++++ EXTRACTED ENTRIES
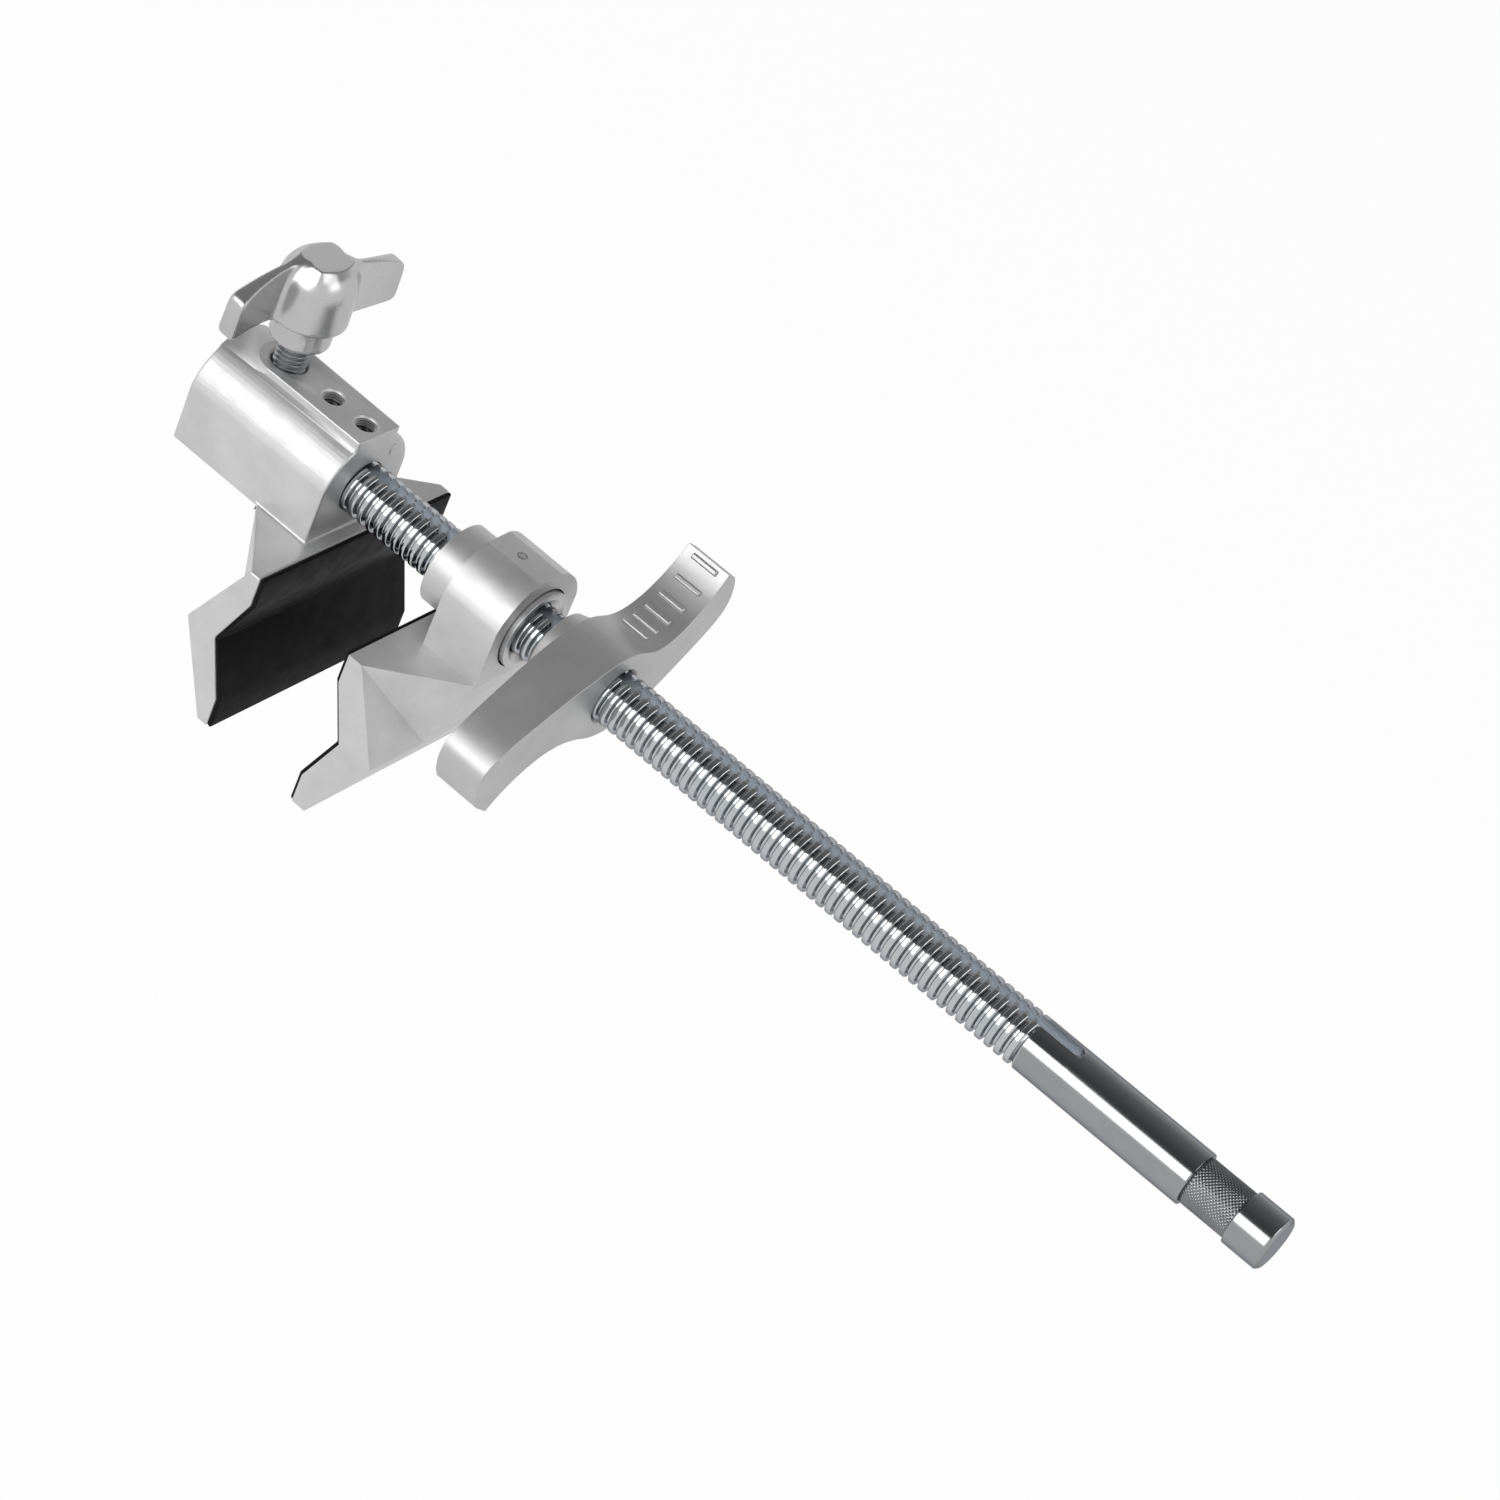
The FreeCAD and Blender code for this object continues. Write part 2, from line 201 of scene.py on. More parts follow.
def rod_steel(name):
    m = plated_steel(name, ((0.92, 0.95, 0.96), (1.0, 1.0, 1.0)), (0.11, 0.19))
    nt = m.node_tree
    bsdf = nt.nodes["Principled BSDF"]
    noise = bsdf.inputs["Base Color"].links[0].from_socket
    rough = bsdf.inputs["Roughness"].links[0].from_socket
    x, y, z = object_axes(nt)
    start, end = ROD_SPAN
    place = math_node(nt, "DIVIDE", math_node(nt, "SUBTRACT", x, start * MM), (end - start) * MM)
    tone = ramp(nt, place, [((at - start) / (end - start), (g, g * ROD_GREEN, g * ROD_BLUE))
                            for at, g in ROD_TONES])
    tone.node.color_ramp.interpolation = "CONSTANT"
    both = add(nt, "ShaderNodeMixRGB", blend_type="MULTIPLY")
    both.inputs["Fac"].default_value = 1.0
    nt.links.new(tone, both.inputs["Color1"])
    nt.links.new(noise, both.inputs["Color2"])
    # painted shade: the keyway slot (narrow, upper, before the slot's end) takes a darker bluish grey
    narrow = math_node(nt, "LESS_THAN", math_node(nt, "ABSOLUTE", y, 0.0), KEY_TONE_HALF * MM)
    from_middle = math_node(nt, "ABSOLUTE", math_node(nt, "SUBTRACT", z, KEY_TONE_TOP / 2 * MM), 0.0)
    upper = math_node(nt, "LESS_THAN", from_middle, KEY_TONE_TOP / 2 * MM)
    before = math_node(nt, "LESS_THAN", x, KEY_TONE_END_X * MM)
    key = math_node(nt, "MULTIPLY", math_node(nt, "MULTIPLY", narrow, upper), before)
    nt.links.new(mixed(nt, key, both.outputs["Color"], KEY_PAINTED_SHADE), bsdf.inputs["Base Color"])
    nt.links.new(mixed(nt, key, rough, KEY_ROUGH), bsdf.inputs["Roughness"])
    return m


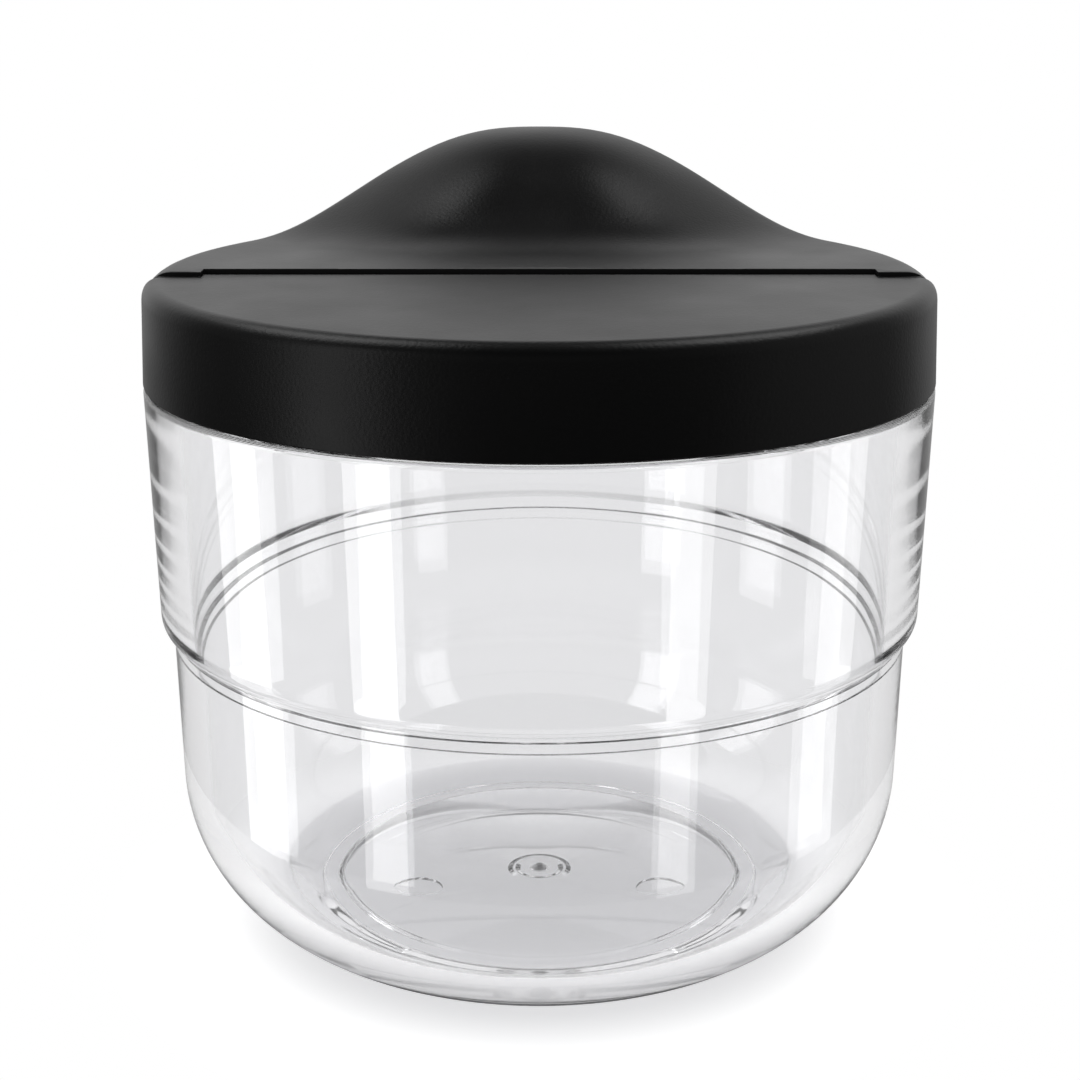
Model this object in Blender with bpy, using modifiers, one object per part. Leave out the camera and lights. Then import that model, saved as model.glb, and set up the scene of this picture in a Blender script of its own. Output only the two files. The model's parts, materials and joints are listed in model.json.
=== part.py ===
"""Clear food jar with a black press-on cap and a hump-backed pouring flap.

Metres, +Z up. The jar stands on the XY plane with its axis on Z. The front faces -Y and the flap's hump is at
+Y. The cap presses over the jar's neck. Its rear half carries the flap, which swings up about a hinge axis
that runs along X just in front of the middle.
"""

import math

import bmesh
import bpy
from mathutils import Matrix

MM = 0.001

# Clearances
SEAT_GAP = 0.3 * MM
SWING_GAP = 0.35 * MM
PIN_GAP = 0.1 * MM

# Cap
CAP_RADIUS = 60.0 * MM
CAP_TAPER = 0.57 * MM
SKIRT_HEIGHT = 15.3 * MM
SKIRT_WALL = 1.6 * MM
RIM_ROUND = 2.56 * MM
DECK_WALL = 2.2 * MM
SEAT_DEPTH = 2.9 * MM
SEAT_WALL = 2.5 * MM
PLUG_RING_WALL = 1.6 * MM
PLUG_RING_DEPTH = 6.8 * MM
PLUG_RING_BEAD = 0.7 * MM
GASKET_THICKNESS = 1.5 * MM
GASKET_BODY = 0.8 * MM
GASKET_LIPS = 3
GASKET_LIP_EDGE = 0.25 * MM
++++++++
• WORK REQUIRED
Repeat each entry word for word.

• TASK OUTPUT
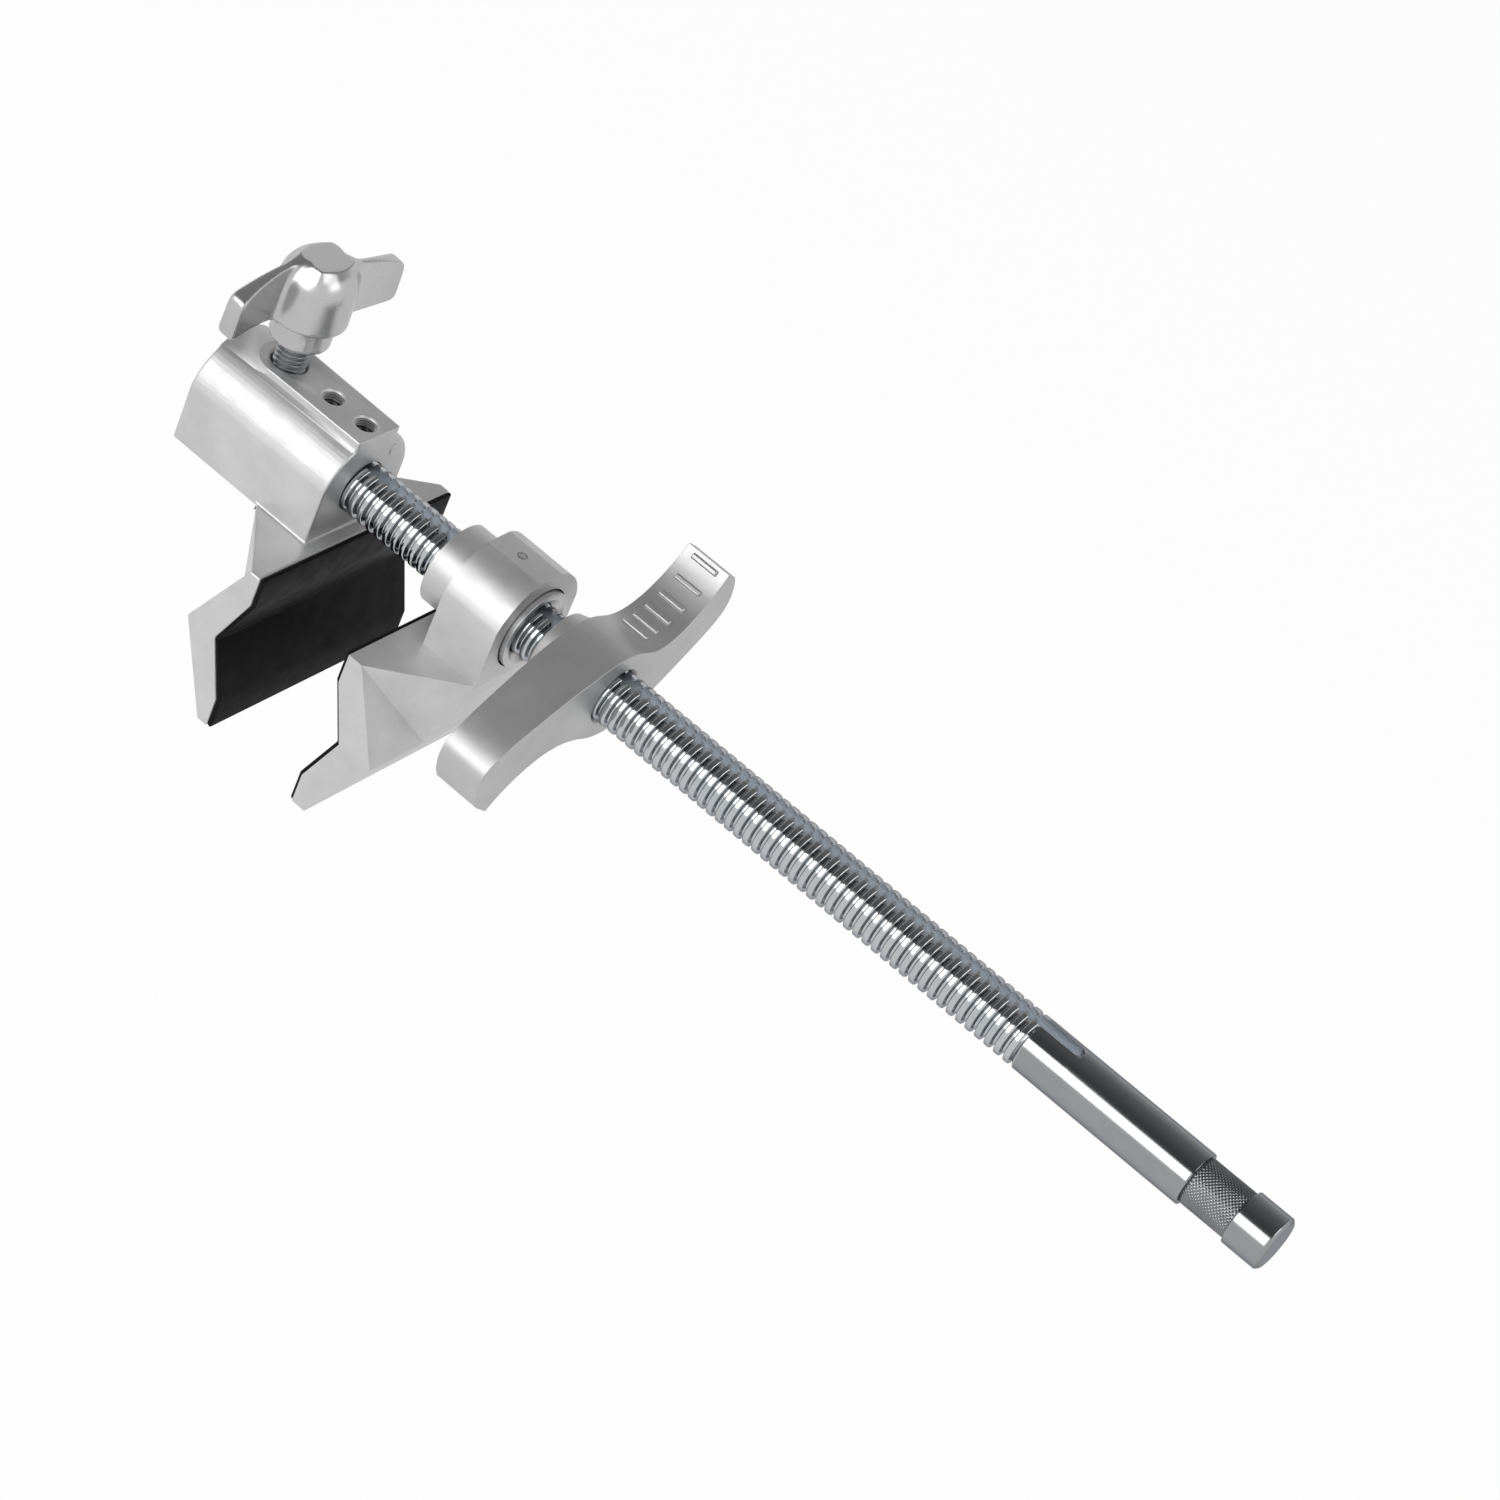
The FreeCAD and Blender code for this object continues. Write part 2, from line 201 of scene.py on. More parts follow.
def rod_steel(name):
    m = plated_steel(name, ((0.92, 0.95, 0.96), (1.0, 1.0, 1.0)), (0.11, 0.19))
    nt = m.node_tree
    bsdf = nt.nodes["Principled BSDF"]
    noise = bsdf.inputs["Base Color"].links[0].from_socket
    rough = bsdf.inputs["Roughness"].links[0].from_socket
    x, y, z = object_axes(nt)
    start, end = ROD_SPAN
    place = math_node(nt, "DIVIDE", math_node(nt, "SUBTRACT", x, start * MM), (end - start) * MM)
    tone = ramp(nt, place, [((at - start) / (end - start), (g, g * ROD_GREEN, g * ROD_BLUE))
                            for at, g in ROD_TONES])
    tone.node.color_ramp.interpolation = "CONSTANT"
    both = add(nt, "ShaderNodeMixRGB", blend_type="MULTIPLY")
    both.inputs["Fac"].default_value = 1.0
    nt.links.new(tone, both.inputs["Color1"])
    nt.links.new(noise, both.inputs["Color2"])
    # painted shade: the keyway slot (narrow, upper, before the slot's end) takes a darker bluish grey
    narrow = math_node(nt, "LESS_THAN", math_node(nt, "ABSOLUTE", y, 0.0), KEY_TONE_HALF * MM)
    from_middle = math_node(nt, "ABSOLUTE", math_node(nt, "SUBTRACT", z, KEY_TONE_TOP / 2 * MM), 0.0)
    upper = math_node(nt, "LESS_THAN", from_middle, KEY_TONE_TOP / 2 * MM)
    before = math_node(nt, "LESS_THAN", x, KEY_TONE_END_X * MM)
    key = math_node(nt, "MULTIPLY", math_node(nt, "MULTIPLY", narrow, upper), before)
    nt.links.new(mixed(nt, key, both.outputs["Color"], KEY_PAINTED_SHADE), bsdf.inputs["Base Color"])
    nt.links.new(mixed(nt, key, rough, KEY_ROUGH), bsdf.inputs["Roughness"])
    return m


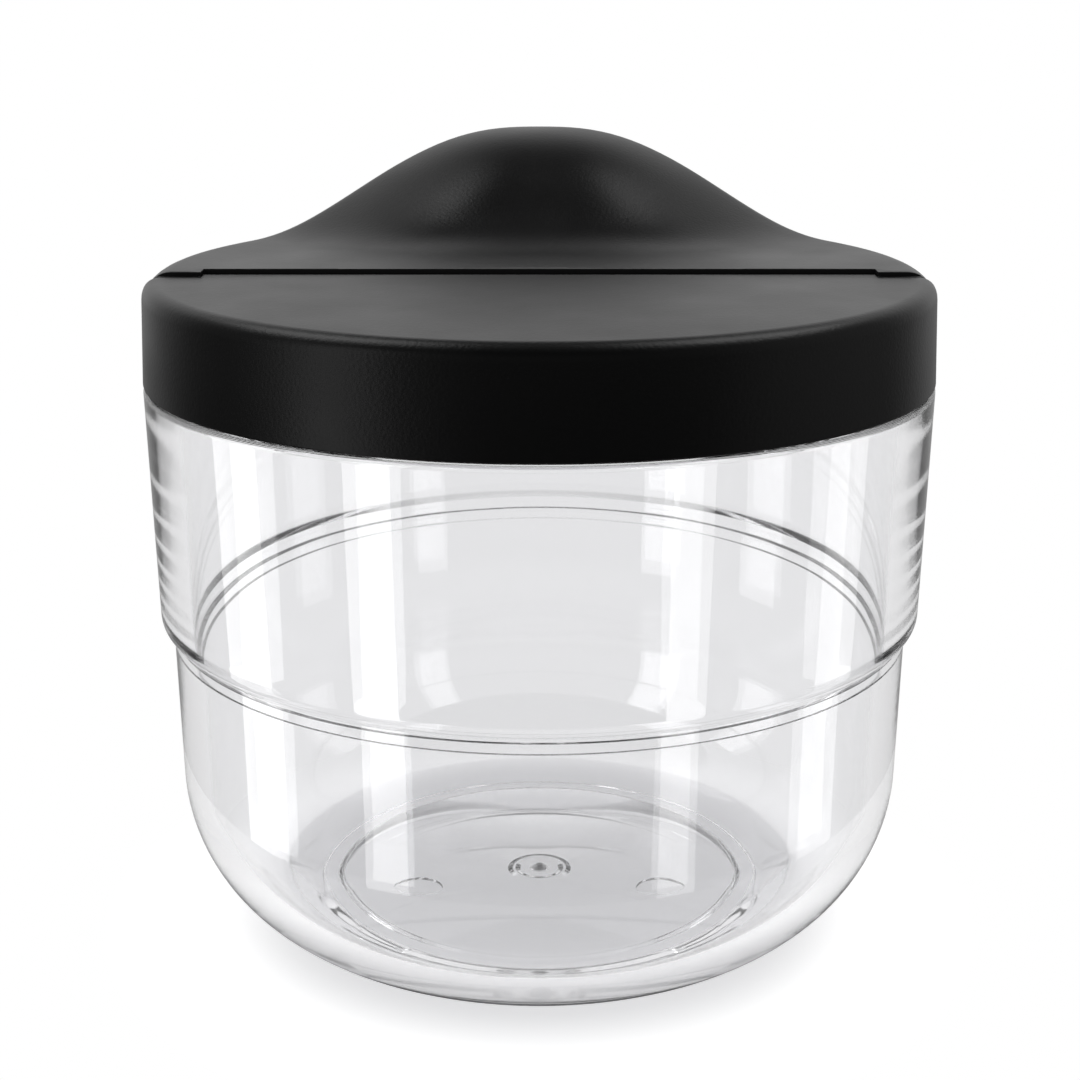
Model this object in Blender with bpy, using modifiers, one object per part. Leave out the camera and lights. Then import that model, saved as model.glb, and set up the scene of this picture in a Blender script of its own. Output only the two files. The model's parts, materials and joints are listed in model.json.
=== part.py ===
"""Clear food jar with a black press-on cap and a hump-backed pouring flap.

Metres, +Z up. The jar stands on the XY plane with its axis on Z. The front faces -Y and the flap's hump is at
+Y. The cap presses over the jar's neck. Its rear half carries the flap, which swings up about a hinge axis
that runs along X just in front of the middle.
"""

import math

import bmesh
import bpy
from mathutils import Matrix

MM = 0.001

# Clearances
SEAT_GAP = 0.3 * MM
SWING_GAP = 0.35 * MM
PIN_GAP = 0.1 * MM

# Cap
CAP_RADIUS = 60.0 * MM
CAP_TAPER = 0.57 * MM
SKIRT_HEIGHT = 15.3 * MM
SKIRT_WALL = 1.6 * MM
RIM_ROUND = 2.56 * MM
DECK_WALL = 2.2 * MM
SEAT_DEPTH = 2.9 * MM
SEAT_WALL = 2.5 * MM
PLUG_RING_WALL = 1.6 * MM
PLUG_RING_DEPTH = 6.8 * MM
PLUG_RING_BEAD = 0.7 * MM
GASKET_THICKNESS = 1.5 * MM
GASKET_BODY = 0.8 * MM
GASKET_LIPS = 3
GASKET_LIP_EDGE = 0.25 * MM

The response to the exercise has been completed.